**Supplied information:**
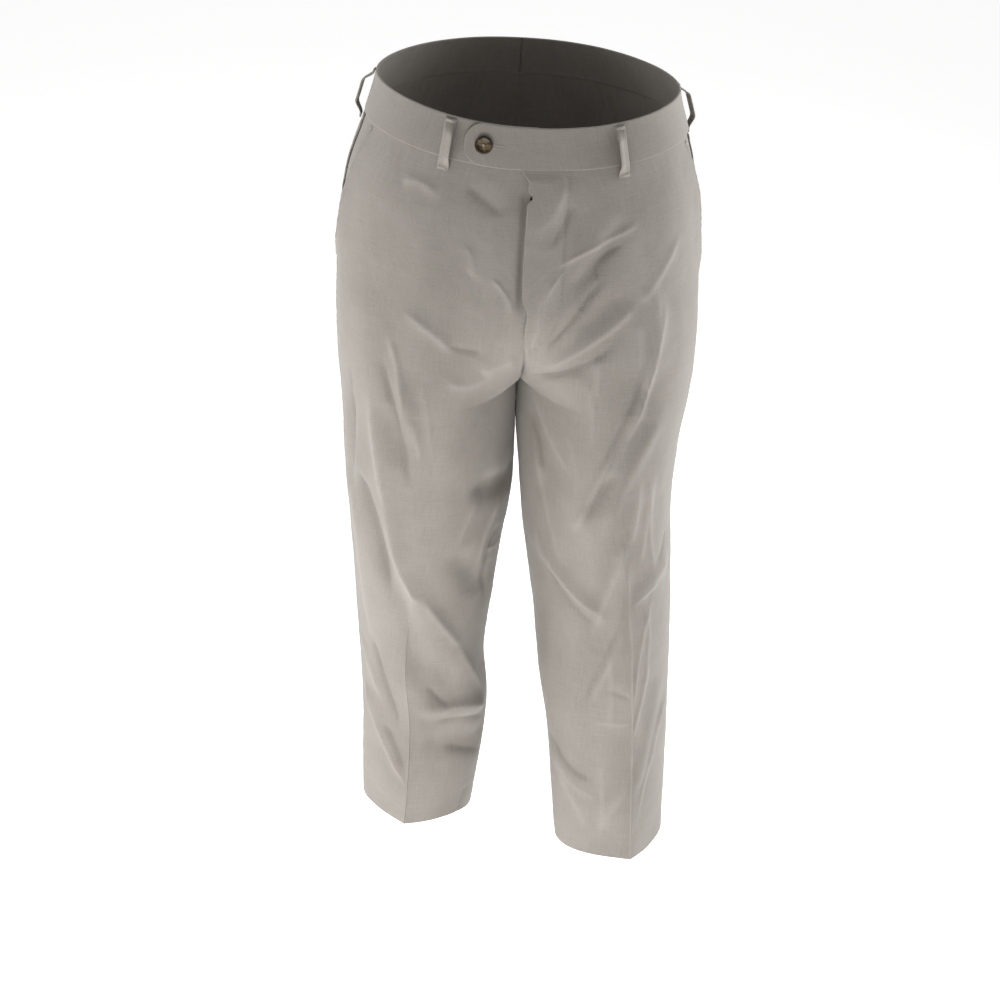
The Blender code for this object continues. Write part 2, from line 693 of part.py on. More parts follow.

--

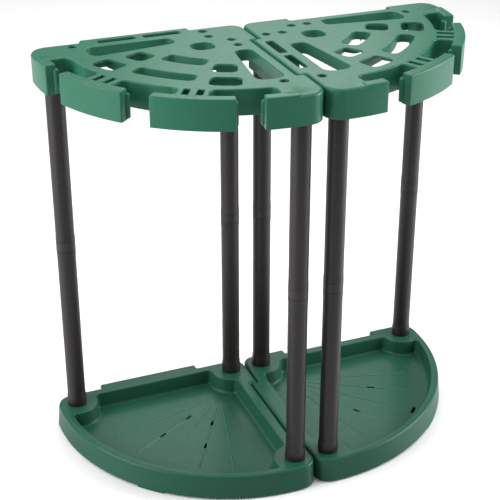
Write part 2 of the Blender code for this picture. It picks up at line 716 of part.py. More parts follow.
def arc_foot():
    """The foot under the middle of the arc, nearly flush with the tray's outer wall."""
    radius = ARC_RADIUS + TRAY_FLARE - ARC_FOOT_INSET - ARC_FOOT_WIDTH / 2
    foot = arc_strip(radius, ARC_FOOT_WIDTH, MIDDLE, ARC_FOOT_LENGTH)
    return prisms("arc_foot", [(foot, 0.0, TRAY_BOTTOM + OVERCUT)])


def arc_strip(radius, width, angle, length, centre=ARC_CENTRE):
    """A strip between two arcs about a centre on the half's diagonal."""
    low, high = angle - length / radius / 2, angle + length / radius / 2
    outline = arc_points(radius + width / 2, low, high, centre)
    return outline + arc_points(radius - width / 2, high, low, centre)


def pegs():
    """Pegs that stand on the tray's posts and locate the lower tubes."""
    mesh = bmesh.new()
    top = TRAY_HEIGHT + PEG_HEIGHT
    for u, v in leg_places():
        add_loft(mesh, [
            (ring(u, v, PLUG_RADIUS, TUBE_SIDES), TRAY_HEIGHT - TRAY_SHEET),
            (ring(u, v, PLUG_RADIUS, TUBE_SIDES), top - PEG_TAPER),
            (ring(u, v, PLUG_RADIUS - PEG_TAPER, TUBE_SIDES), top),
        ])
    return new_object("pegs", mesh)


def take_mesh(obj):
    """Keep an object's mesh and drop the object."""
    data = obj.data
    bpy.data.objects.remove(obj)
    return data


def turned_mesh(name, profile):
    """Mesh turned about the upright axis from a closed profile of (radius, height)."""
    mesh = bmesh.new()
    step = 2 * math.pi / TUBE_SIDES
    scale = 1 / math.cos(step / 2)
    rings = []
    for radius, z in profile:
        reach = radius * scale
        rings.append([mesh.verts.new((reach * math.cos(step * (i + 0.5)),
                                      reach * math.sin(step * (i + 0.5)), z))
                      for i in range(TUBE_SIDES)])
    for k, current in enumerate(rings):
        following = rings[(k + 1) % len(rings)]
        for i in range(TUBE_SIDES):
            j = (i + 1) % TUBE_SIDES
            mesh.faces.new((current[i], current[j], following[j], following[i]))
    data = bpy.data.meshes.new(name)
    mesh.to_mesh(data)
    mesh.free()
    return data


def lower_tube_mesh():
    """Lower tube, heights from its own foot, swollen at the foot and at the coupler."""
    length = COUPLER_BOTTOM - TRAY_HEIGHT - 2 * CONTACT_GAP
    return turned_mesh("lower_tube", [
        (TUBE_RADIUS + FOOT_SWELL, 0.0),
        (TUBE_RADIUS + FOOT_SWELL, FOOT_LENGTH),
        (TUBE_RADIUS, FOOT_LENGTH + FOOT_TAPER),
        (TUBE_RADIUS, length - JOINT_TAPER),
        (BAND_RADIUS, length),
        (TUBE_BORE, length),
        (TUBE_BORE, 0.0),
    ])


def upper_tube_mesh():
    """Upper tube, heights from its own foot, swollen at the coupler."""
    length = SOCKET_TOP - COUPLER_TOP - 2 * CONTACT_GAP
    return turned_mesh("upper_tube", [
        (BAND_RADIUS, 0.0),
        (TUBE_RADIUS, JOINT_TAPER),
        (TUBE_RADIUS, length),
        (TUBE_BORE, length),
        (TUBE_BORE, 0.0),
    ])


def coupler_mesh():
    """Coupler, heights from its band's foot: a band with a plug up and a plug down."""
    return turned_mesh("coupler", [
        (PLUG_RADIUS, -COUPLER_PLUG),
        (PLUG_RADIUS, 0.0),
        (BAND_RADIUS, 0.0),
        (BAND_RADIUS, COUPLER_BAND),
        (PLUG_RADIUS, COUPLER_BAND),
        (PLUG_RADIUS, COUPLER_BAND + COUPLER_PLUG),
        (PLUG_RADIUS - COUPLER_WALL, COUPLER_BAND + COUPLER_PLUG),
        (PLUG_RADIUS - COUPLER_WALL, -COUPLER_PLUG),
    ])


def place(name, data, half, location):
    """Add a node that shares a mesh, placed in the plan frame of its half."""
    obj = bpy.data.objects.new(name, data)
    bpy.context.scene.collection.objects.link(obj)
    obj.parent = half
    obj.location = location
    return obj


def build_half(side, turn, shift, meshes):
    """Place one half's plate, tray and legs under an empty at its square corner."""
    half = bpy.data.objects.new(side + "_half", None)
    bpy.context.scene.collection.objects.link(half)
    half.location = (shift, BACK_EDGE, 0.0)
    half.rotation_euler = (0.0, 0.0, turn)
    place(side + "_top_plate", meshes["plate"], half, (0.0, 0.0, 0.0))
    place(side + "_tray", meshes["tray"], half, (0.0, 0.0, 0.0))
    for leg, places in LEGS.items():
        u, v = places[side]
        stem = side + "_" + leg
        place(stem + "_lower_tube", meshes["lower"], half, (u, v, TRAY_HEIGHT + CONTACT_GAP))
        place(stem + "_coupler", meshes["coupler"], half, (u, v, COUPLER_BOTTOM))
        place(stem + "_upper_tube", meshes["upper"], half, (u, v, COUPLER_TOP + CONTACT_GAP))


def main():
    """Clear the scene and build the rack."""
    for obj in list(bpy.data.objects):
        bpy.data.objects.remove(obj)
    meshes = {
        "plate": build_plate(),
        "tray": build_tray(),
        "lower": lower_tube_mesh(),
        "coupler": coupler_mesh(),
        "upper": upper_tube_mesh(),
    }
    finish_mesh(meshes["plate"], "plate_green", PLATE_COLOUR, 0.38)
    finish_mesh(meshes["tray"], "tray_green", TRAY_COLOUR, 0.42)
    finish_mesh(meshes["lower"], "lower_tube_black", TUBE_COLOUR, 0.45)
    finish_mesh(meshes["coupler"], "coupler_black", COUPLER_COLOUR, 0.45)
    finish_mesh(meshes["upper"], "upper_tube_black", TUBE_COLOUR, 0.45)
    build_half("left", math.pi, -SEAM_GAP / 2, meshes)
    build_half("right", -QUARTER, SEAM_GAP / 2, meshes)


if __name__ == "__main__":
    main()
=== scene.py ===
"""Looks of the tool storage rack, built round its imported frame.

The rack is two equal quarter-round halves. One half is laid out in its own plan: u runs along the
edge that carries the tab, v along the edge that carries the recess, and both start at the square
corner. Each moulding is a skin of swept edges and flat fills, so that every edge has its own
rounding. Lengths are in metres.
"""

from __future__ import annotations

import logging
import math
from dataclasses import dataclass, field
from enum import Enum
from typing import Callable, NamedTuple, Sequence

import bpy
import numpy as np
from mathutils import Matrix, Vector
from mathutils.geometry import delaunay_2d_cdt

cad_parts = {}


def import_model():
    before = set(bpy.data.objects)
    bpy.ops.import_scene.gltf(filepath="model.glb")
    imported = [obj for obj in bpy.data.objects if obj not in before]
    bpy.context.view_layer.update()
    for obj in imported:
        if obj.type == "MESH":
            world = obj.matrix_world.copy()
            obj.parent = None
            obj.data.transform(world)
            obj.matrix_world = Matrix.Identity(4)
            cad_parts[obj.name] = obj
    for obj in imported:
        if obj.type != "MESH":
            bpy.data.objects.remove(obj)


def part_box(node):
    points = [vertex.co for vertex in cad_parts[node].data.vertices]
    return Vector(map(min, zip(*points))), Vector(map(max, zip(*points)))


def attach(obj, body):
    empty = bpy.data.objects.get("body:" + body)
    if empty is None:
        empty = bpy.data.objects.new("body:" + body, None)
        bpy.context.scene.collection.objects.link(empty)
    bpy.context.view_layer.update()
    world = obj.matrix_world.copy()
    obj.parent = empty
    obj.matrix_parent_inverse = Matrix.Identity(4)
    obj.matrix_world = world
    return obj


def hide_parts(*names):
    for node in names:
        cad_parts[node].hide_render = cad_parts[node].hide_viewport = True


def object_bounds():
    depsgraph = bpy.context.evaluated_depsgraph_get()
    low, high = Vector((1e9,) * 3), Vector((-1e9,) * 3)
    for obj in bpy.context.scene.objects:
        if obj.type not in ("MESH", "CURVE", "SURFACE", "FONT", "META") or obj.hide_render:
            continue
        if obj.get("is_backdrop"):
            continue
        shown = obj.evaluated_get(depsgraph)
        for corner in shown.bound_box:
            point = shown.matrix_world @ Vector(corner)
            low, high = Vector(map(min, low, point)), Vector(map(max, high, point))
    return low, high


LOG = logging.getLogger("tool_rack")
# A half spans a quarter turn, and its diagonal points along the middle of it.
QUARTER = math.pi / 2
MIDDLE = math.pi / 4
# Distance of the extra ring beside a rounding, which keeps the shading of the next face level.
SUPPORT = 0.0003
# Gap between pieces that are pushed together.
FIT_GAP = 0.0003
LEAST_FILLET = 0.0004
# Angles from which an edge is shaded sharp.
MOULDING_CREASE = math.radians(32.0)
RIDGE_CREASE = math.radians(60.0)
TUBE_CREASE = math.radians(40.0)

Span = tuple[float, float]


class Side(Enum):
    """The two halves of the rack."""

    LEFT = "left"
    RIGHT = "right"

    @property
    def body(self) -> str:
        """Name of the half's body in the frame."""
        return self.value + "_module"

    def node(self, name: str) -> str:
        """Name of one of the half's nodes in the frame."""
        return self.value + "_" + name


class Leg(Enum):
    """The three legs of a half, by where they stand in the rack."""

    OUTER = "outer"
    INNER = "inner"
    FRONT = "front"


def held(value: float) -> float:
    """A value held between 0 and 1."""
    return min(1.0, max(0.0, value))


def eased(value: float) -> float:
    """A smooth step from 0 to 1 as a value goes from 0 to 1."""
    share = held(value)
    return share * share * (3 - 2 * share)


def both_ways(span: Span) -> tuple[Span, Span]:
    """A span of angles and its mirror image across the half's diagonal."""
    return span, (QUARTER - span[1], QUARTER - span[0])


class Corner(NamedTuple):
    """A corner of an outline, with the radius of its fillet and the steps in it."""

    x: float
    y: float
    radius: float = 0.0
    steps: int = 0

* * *

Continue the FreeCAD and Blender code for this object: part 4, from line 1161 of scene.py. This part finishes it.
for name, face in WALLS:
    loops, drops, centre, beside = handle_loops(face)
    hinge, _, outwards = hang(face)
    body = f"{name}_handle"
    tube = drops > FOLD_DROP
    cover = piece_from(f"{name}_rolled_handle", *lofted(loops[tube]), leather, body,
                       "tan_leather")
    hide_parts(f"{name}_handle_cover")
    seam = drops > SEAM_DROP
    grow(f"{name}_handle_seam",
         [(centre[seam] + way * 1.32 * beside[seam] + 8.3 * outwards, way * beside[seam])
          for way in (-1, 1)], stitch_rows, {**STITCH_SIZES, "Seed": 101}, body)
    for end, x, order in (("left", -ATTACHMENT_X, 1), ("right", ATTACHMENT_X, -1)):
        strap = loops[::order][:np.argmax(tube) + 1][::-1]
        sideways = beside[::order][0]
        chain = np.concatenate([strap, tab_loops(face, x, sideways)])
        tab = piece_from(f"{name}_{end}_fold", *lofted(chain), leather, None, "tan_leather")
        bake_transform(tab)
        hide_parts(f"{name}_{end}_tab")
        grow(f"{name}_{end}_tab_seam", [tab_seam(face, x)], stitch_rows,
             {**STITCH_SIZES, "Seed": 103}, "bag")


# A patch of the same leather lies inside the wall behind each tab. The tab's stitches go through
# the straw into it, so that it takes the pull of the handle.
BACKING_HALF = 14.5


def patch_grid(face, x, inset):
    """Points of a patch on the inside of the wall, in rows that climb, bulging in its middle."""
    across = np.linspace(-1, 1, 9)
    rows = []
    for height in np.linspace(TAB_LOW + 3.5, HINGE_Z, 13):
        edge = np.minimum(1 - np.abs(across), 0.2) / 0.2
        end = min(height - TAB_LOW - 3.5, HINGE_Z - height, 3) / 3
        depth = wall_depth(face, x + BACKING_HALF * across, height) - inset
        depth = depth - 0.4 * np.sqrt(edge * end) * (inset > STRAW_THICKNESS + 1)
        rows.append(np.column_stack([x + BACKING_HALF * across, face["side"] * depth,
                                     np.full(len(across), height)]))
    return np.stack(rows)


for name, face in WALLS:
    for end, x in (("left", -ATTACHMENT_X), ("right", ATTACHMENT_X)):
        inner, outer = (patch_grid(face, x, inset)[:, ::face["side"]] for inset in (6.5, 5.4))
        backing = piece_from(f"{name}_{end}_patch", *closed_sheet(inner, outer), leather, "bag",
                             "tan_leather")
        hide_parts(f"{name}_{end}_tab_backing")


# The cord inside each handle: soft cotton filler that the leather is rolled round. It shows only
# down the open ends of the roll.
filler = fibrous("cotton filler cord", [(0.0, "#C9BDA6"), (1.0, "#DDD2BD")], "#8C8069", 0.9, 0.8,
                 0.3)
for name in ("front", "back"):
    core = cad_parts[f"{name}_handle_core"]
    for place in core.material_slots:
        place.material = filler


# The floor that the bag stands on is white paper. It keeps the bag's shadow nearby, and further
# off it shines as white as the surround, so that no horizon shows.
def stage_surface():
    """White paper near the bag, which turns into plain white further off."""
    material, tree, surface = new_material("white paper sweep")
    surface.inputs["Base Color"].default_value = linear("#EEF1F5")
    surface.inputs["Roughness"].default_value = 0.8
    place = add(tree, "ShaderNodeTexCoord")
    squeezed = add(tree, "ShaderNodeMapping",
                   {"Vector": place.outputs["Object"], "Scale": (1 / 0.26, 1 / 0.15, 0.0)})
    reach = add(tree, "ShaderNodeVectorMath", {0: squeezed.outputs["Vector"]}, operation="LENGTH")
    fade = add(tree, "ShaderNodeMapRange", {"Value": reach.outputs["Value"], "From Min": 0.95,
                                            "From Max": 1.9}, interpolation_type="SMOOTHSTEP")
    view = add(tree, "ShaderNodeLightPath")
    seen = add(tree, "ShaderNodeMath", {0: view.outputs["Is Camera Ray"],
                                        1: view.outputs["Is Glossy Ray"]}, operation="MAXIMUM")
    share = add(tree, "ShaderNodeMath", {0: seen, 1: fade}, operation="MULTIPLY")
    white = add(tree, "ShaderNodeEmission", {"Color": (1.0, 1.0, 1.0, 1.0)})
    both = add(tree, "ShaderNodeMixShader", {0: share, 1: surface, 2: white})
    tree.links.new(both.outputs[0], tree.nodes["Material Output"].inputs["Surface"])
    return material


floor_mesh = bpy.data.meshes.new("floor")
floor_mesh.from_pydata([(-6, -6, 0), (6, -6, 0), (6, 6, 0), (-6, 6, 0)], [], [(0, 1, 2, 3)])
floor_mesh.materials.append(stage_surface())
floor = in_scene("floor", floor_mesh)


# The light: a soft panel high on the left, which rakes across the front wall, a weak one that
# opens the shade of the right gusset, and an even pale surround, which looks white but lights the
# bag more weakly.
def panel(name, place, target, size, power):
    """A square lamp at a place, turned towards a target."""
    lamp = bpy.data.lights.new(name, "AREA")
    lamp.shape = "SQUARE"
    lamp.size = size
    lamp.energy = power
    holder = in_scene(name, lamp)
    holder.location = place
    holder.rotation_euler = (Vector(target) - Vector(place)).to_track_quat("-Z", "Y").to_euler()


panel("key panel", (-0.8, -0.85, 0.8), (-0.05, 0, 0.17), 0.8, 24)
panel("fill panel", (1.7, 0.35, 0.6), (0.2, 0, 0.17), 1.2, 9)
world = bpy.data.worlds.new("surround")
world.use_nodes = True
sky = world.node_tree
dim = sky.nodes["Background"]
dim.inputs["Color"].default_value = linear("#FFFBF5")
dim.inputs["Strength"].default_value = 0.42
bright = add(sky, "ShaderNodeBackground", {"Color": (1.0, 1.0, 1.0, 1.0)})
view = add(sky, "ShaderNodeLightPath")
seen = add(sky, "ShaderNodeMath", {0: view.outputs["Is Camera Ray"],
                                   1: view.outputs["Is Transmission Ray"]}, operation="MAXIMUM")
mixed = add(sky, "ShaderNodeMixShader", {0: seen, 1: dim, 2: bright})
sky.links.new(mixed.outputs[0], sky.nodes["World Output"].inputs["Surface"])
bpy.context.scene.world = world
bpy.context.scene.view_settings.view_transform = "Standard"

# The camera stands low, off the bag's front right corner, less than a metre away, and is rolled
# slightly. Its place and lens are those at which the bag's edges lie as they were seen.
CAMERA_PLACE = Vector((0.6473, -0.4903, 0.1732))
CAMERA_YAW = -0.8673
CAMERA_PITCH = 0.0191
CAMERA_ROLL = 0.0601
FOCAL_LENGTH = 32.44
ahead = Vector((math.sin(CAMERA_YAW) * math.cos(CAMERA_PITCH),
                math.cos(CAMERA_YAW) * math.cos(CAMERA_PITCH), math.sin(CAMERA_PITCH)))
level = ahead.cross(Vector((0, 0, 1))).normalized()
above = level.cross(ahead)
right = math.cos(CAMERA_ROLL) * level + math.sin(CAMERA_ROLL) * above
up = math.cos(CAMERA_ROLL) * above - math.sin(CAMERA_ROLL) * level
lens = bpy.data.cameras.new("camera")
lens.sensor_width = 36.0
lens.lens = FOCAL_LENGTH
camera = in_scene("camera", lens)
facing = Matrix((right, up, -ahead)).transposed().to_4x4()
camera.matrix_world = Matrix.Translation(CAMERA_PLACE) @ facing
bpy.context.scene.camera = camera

**Objective:** Extract the lines from the line with "before = set(bpy.data.objects)" to the line with "cad_parts[obj.name] = obj", inclusive, reproducing them exactly and leaving out every other line.

**Solution for this exercise:**
    before = set(bpy.data.objects)
    bpy.ops.import_scene.gltf(filepath="model.glb")
    imported = [obj for obj in bpy.data.objects if obj not in before]
    bpy.context.view_layer.update()
    for obj in imported:
        if obj.type == "MESH":
            world = obj.matrix_world.copy()
            obj.parent = None
            obj.data.transform(world)
            obj.matrix_world = Matrix.Identity(4)
            cad_parts[obj.name] = obj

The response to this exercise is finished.